(Records that describe objects)
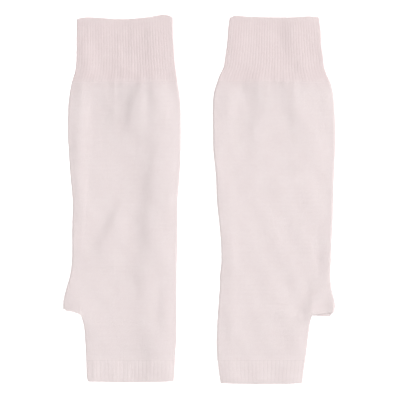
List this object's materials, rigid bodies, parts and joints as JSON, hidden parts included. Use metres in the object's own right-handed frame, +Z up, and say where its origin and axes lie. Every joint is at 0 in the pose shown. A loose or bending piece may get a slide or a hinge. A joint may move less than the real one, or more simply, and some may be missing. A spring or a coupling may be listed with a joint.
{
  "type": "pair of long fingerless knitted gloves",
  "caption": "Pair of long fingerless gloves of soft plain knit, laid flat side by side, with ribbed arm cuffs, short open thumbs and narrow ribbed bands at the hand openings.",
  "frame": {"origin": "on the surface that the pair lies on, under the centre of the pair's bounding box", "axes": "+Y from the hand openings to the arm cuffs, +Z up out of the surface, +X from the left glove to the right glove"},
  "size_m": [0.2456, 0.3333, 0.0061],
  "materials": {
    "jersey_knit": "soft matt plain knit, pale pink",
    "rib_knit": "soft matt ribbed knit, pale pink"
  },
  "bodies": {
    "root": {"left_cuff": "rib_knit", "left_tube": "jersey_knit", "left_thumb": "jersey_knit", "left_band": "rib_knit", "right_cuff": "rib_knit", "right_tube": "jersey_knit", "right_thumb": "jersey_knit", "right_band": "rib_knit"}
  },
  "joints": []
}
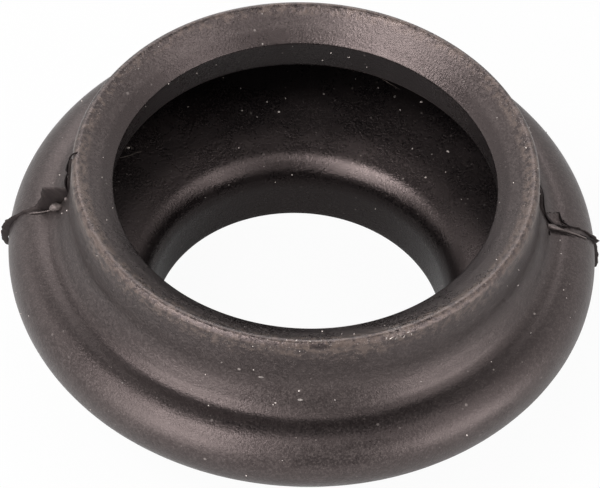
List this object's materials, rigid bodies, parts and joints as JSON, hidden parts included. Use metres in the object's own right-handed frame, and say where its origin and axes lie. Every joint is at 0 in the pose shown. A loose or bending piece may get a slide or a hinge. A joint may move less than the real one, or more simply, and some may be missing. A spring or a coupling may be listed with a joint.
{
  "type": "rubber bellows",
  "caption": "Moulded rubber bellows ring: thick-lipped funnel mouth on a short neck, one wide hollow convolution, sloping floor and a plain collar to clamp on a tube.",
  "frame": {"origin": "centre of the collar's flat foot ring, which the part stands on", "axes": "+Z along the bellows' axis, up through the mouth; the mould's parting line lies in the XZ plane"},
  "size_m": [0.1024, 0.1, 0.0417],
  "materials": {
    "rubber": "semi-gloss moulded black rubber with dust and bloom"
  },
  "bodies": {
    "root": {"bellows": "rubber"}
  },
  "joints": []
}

> [What is asked] Your task is to extract all of the records exactly.

> [Task response]
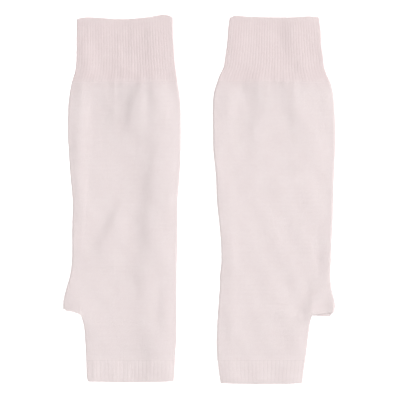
List this object's materials, rigid bodies, parts and joints as JSON, hidden parts included. Use metres in the object's own right-handed frame, +Z up, and say where its origin and axes lie. Every joint is at 0 in the pose shown. A loose or bending piece may get a slide or a hinge. A joint may move less than the real one, or more simply, and some may be missing. A spring or a coupling may be listed with a joint.
{
  "type": "pair of long fingerless knitted gloves",
  "caption": "Pair of long fingerless gloves of soft plain knit, laid flat side by side, with ribbed arm cuffs, short open thumbs and narrow ribbed bands at the hand openings.",
  "frame": {"origin": "on the surface that the pair lies on, under the centre of the pair's bounding box", "axes": "+Y from the hand openings to the arm cuffs, +Z up out of the surface, +X from the left glove to the right glove"},
  "size_m": [0.2456, 0.3333, 0.0061],
  "materials": {
    "jersey_knit": "soft matt plain knit, pale pink",
    "rib_knit": "soft matt ribbed knit, pale pink"
  },
  "bodies": {
    "root": {"left_cuff": "rib_knit", "left_tube": "jersey_knit", "left_thumb": "jersey_knit", "left_band": "rib_knit", "right_cuff": "rib_knit", "right_tube": "jersey_knit", "right_thumb": "jersey_knit", "right_band": "rib_knit"}
  },
  "joints": []
}
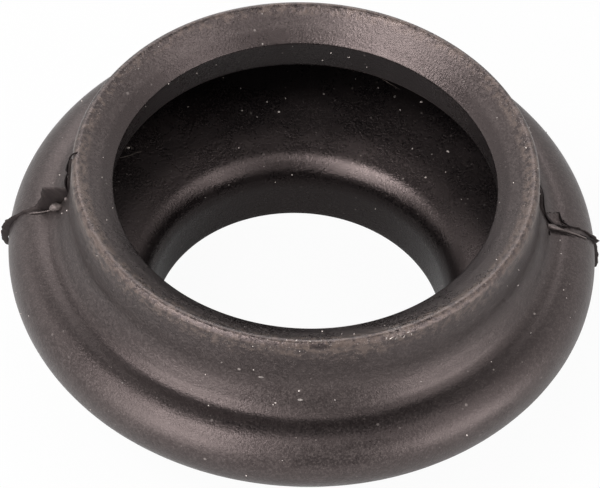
List this object's materials, rigid bodies, parts and joints as JSON, hidden parts included. Use metres in the object's own right-handed frame, and say where its origin and axes lie. Every joint is at 0 in the pose shown. A loose or bending piece may get a slide or a hinge. A joint may move less than the real one, or more simply, and some may be missing. A spring or a coupling may be listed with a joint.
{
  "type": "rubber bellows",
  "caption": "Moulded rubber bellows ring: thick-lipped funnel mouth on a short neck, one wide hollow convolution, sloping floor and a plain collar to clamp on a tube.",
  "frame": {"origin": "centre of the collar's flat foot ring, which the part stands on", "axes": "+Z along the bellows' axis, up through the mouth; the mould's parting line lies in the XZ plane"},
  "size_m": [0.1024, 0.1, 0.0417],
  "materials": {
    "rubber": "semi-gloss moulded black rubber with dust and bloom"
  },
  "bodies": {
    "root": {"bellows": "rubber"}
  },
  "joints": []
}